The Federation’s Executive Director, Jaswinder Bedi says this initiative will help reduce the high cost of cotton production and the value chain in the Kenyan cotton industry will be more visible as a source of cotton, textile and apparel products for the domestic, regional and international markets.

He says a revived cotton sector has the capacity to create 500,000 jobs by the end of 2015.

“We need to create jobs, the government under the Ministry of Industrialisation has promised to create 500,000 jobs and this is the only industry that can do it, this is the only industry that is labour intensive. All we need to look at is, we have this duty free market access how do we increase our numbers how do we create more jobs, it’s a similar situation with Europe. It’s a huge market we have market access but we are not capturing it.” He said.

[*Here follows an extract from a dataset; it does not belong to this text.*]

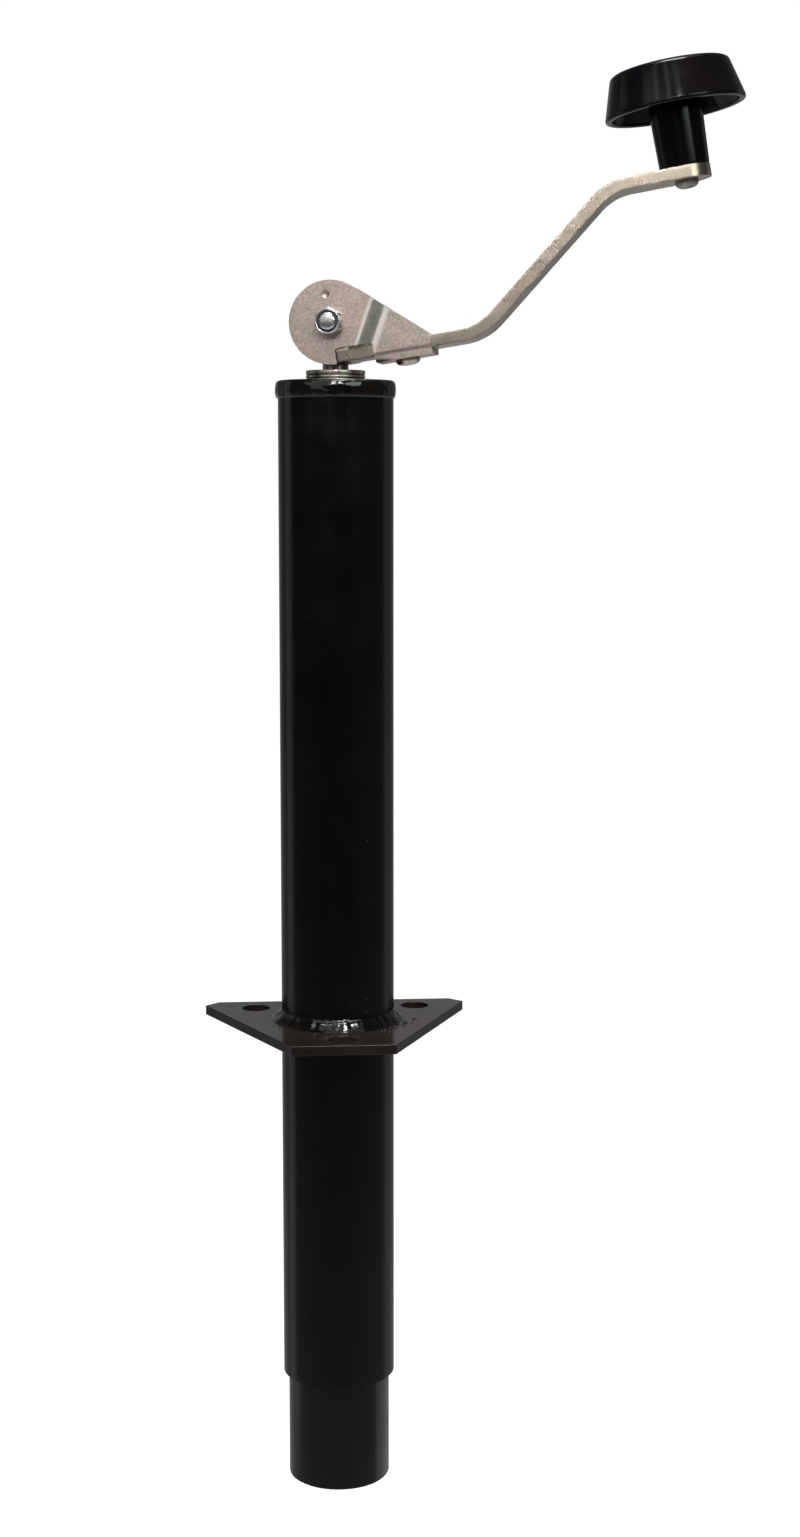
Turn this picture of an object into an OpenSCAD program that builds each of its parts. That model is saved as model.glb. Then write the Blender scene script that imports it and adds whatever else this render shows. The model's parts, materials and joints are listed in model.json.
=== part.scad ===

The fact that Kenya has its own raw materials coupled with the serious social and environmental issues around the textile and apparel supply chain, Bedi contends that Kenya is the next big investment and sourcing region with direct access to cotton.

“We are looking to changing perceptions about Kenya and Africa as a whole and make the value chain more visible as a source of cotton seeing that many leading global apparel buyers are turning their attention to Africa because of the duty free privileges the United States offers through the African Growth and Opportunity Act (AGOA).

Export Processing Zones Authority Managing Director Cyrille Nabutola assured cotton farmers that the government is working to improve the investment environment including lowering the cost of electricity and marketing Kenya as top sourcing destination for global companies.

“Because of the changes in market dynamics the farmers would find the prices very good at one time and then very low and therefore the motivation to grow cotton wasn’t there. The government in discussions with the Ministry of Industrialisation is prepared to ensure that that stabilisation is actually managed for farmers to have the necessary expectation to be able to address those price fluctuations,” he said.